Congress is about to hand the Coast Guard a staggering $25 billion budget surge and a brand-new Secretary, all while the border crisis barrels on and Americans foot the bill for priorities that seem to change with the political winds.
At a Glance
- Coast Guard Authorization Act of 2025 advances with bipartisan support and nearly $25 billion in new funding
- Creation of a Secretary of the Coast Guard position, elevating bureaucratic power and reshaping leadership
- Lawmakers tout focus on border security, drug interdiction, and modernization amid ongoing illegal immigration crisis
- Questions rise about spending priorities as inflation and taxpayer frustration deepen
Congress Greenlights Coast Guard Expansion—But At What Cost?
Washington’s latest move: supercharging the Coast Guard’s budget and bureaucracy while the rest of us wrestle with soaring grocery bills and a border that’s still leaking like a sieve. On March 6, 2025, the Senate passed the Coast Guard Authorization Act of 2025 without a peep of dissent—unanimous, as if there’s suddenly no debate about $25 billion in new spending. The House is now rumbling forward with its own version, H.R.4275, debating all the bells and whistles that come with this legislative behemoth. Lawmakers from both parties are tripping over themselves to claim credit for “border security” and “modernization,” but Americans watching their paychecks shrink have seen this show before.
The bill doesn’t just shovel money into Coast Guard coffers. It establishes the Secretary of the Coast Guard—a shiny new cabinet-level post for another Washington insider. Because clearly what the federal government needs right now is more bureaucracy, not less. The legislation authorizes appropriations through 2029, a half-decade’s worth of funding commitments locked in before a single ship is built or a single criminal is hauled off the high seas. Congressional leaders like Sen. Ted Cruz and Sen. Maria Cantwell have been out front, insisting this is a response to evolving threats and technological advancements, like autonomous smuggling vessels. Their talking points hit all the right notes—border security, drug interdiction, disaster response—but the details reveal a classic Washington power play: money, bureaucracy, and promises of “better days ahead.”
A Border Crisis, Ballooning Budgets, and Bipartisan Amnesia
Let’s talk about the backdrop. While Congress pats itself on the back for “leadership,” the southern border continues to churn with chaos. Sure, the Biden and Trump administrations have both rolled out new policies, and CBP claims a 93% drop in border apprehensions in the past year. But every American who’s seen their community change, their taxes rise, or their emergency rooms fill up knows the reality is not as rosy as Capitol Hill wants us to believe. The same politicians pushing this Act are also the ones who’ve presided over years of border negligence, allowing illegal crossings to spike, only to scramble at election time to look “tough.”

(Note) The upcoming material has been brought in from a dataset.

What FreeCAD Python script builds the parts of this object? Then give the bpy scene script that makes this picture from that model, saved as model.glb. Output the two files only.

Meanwhile, the House’s 2025 reconciliation bill is throwing billions at states for “border-related enforcement.” Texas is set to rake in federal reimbursements for its Operation Lone Star, already a $11 billion taxpayer tab. But don’t think for a second that this signals a return to sanity; the federal government also wants to eliminate grants to states and localities that help newly-arrived migrants, even as it funds the massive state enforcement apparatus. Washington can’t seem to pick a priority, but it sure can print money—leaving taxpayers holding the bag as inflation eats away at what’s left of their savings.

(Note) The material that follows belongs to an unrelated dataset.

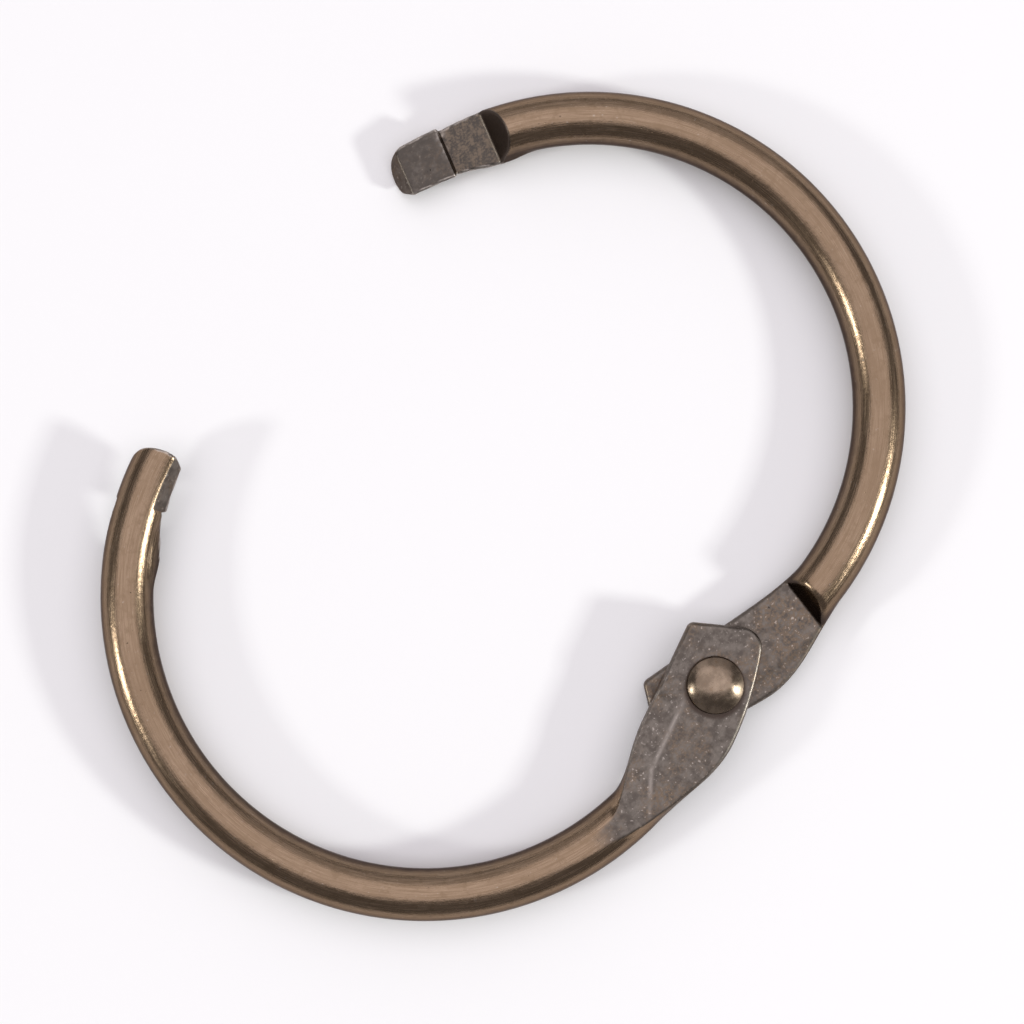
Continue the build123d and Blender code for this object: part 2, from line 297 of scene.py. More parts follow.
# %% [markdown]
# ## The hooked tongue
# The free end is cut to half the wire's thickness. Near the tip it keeps a tooth, and behind the tooth is a
# notch, so that the two tongues catch when the ring snaps shut. The cut pushed a little metal out of the
# wire's side. Seen from the side, the cut is a walk of straight lines, so each one is a distance as before.

# %% The tongue as a form
TOOTH_ROUND = 0.06
FLANK_LEAN = math.radians(62.0)   # the tooth's inner flank is flat, and faces this far from straight down
FLANK_DEPTH = 0.11                # of that flat in the round wire
FLANK_CLEAR = 0.1                 # how far its face stands off the wire where there is no flat
NOTCH_ROUND = 0.07
SHOULDER_ROUND = 0.10
LAP_EDGE_ROUND = 0.05
TIP_OUTER_ROUND = 0.85
TIP_INNER_ROUND = 0.35
TIP_SOFTNESS = 0.09
BULGE_BLEND = 0.30


def lap_place(path, x, y):
    """Distances ahead of the lap's middle towards the tip, and aside towards the ring's inside, in the
    plan."""
    middle_x, middle_y = path.plan(np.float64(path.lap_middle), 0.0)
    heading = path.heading(path.lap_middle)
    ahead = (x - middle_x) * math.cos(heading) + (y - middle_y) * math.sin(heading)
    aside = (y - middle_y) * math.cos(heading) - (x - middle_x) * math.sin(heading)
    return ahead, aside


def lap_walk():
    """Corners of the cut, ahead of the lap's middle and in height: tip, tooth, notch, foot of the shoulder,
    up."""
    half = LAP_LENGTH / 2
    slope = math.tan(SHOULDER_LEAN)
    foot = slope * (WIRE_RADIUS + NOTCH_ROOT_DEPTH) - half
    return [
        (half, -TOOTH_CREST - TOOTH_LEAD),
        (HOOK_WIDTH / 2, -TOOTH_CREST),
        (-HOOK_WIDTH / 2, -NOTCH_DEPTH),
        (foot, -NOTCH_ROOT_DEPTH),
        (foot - slope, 1 - NOTCH_ROOT_DEPTH),
    ]


def lap_cut(ahead, height):
    """Distance above the cut: tooth and hook share a corner, the notch's floor and the shoulder are joined
    on."""
    walk = lap_walk()
    top, hook, floor, shoulder = (beside(ahead, height, *leg) for leg in zip(walk, walk[1:]))
    return joined(joined(shared(top, hook, TOOTH_ROUND), floor, NOTCH_ROUND), shoulder, SHOULDER_ROUND)


def flank_face(ahead, inward, height):
    """Distance outside the tooth's flat inner flank, which rises out of the round wire behind the hook."""
    depth = FLANK_DEPTH * smooth(ahead, -0.2, 0.1) - FLANK_CLEAR * (1 - smooth(ahead, -0.3, -0.1))
    return inward * math.sin(FLANK_LEAN) - height * math.cos(FLANK_LEAN) - WIRE_RADIUS + depth


def tip_face(ahead, height):
    """Distance ahead of the leaning face that ends the wire."""
    end = LAP_LENGTH / 2 - LAP_CLEARANCE
    return (ahead - end + math.tan(SHOULDER_LEAN) * (height + WIRE_RADIUS)) * math.cos(SHOULDER_LEAN)


def tongue_form(path, along, inward, height, x, y):
    """The wire with the pushed-out bulge, kept below the tooth, the notch's floor and the shoulder, up to the
    tip."""
    wire = np.hypot(inward, height) - WIRE_RADIUS
    bulge_radius = WIRE_RADIUS / 2 + BULGE_PROUD
    reach = np.sqrt(
        ((along - path.tongue_start - BULGE_SETBACK) / BULGE_HALF_LENGTH) ** 2
        + ((inward - WIRE_RADIUS / 2) / bulge_radius) ** 2
        + ((height + NOTCH_ROOT_DEPTH + BULGE_HALF_HEIGHT / 3) / BULGE_HALF_HEIGHT) ** 2
    )
    body = joined(wire, (reach - 1) * BULGE_HALF_HEIGHT, BULGE_BLEND)
    ahead, aside = lap_place(path, x, y)
    body = shared(body, flank_face(ahead, inward, height), LAP_EDGE_ROUND)
    body = shared(body, lap_cut(ahead, height), LAP_EDGE_ROUND)
    end_face = tip_face(ahead, height)
    half_width = WIRE_RADIUS + BULGE_PROUD + LAP_CLEARANCE / 2
    tip = shared(end_face, -aside - half_width, TIP_OUTER_ROUND)
    tip = shared(tip, aside - half_width, TIP_INNER_ROUND)
    return np.where(ahead > 0, shared(body, tip, TIP_SOFTNESS), body)


def half_form(path, along, inward, height):
    """Distance outside one half ring: the tab's form near the hinge, the tongue's near the free end, wire
    between."""
    x, y = path.plan(along, inward)
    wire = np.hypot(inward, height) - WIRE_RADIUS
    near_hinge = along < path.radius
    near_tip = along > path.tongue_start - 2 * WIRE_RADIUS
    distance = wire
    distance[near_hinge] = tab_form(path, *(a[near_hinge] for a in (along, inward, height, x, y)))
    distance[near_tip] = tongue_form(path, *(a[near_tip] for a in (along, inward, height, x, y)))
    return distance


print("corners of the lap's cut in mm", [(round(float(a), 2), round(float(b), 2)) for a, b in lap_walk()])

# %% [markdown]
# ## From a form to a skin
# A mesh of the form could be had from a voxel grid, but voxels waste points on the plain wire and blur the
# hook. Instead, a grid of rays starts inside the metal. Row after row follows the wire, and in each row the
# rays point round it, like the spines of a caterpillar. In the wide tab the rays start along a line, so that
# they meet the flat faces evenly. At both ends the rows tilt over until they look straight out of the end.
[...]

Modernization or Mission Creep? Americans Deserve Accountability
Coast Guard leaders and their congressional boosters argue this is about “modernization.” They want new ships, aircraft, blimp-based radar, and advanced surveillance to counter everything from drug smugglers to potential threats off Hawaii’s coast. No one denies the men and women of the Coast Guard do heroic work. But let’s not kid ourselves: this is about empire-building in the name of “security.” More bureaucrats, more federal reach, and more taxpayer dollars funneled into programs that may or may not deliver on their promises. The Act’s backers promise economic benefits—jobs in shipbuilding, local port investment, a safer maritime industry. Yet the reality for most Americans: more government, more spending, and precious little relief from the daily grind of rising prices, stagnant wages, and a political class that seems determined to prioritize everything but the people footing the bill.
The Coast Guard Authorization Act’s supporters insist this is a bipartisan win, a sign that Congress can still “get things done.” But with every new layer of bureaucracy and billion-dollar spending binge, Americans are left to wonder: Who, exactly, is Congress working for? The families struggling to afford groceries and gas, or the Beltway insiders who always seem to come out ahead—no matter which party is in charge? The answer, as always, is hiding in plain sight: follow the money, and you’ll see where Washington’s true priorities lie.